Les maires sont en première ligne dans ces conflits entre des citoyens opposés à une antenne et les opérateurs dont les décisions d'implantation sont parfois opaques. S'ils tentent souvent de jouer le rôle d'intermédiaire et de pacifier les conflits, ils n'ont en réalité plus aucun pouvoir sur le sujet. Ils sont pourtant les plus à même de pouvoir déterminer les emplacements les plus propices, en fonction de critères à la fois patrimoniaux et paysagers et de couverture mobile.
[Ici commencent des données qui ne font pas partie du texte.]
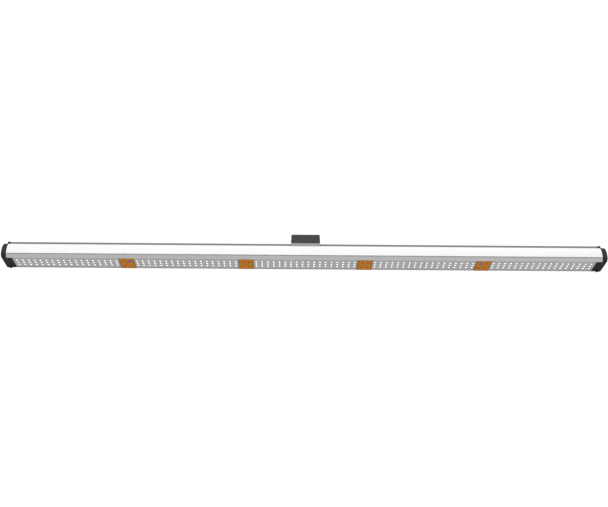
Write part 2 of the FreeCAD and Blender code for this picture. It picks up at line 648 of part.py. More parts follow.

Pour tenter de trouver une issue positive à ces blocages, la communauté de communes du Trièves (Isère) a créé un groupe de travail intercommunal pour sélectionner, en lien avec les opérateurs, les meilleurs sites pour les antennes relais. Cette initiative prometteuse pourrait permettre de renforcer l'acceptation des projets en les intégrant le mieux possible à ce territoire rural. Ce type de démarche, qui repose pour l'instant sur le volontarisme des communes et des opérateurs, pourrait servir de modèle à un nouveau cadre pour définir les lieux d'implantation.
Ainsi, il souhaite savoir si le Gouvernement compte s'inspirer de cette pratique et inscrire dans la loi l'obligation d'établir des schémas intercommunaux avec les opérateurs, validés par l'autorité de régulation de la communication audiovisuelle et numérique (ARCOM). Par ailleurs, il souhaite également savoir si le Gouvernement compte instaurer une obligation de mutualisation des antennes relais entre opérateurs, et à défaut, offrir à nouveau aux maires un pouvoir de veto sur ces projets. Alors que plusieurs initiatives parlementaires vont dans ce sens, il désire connaître la position du Gouvernement à leur égard.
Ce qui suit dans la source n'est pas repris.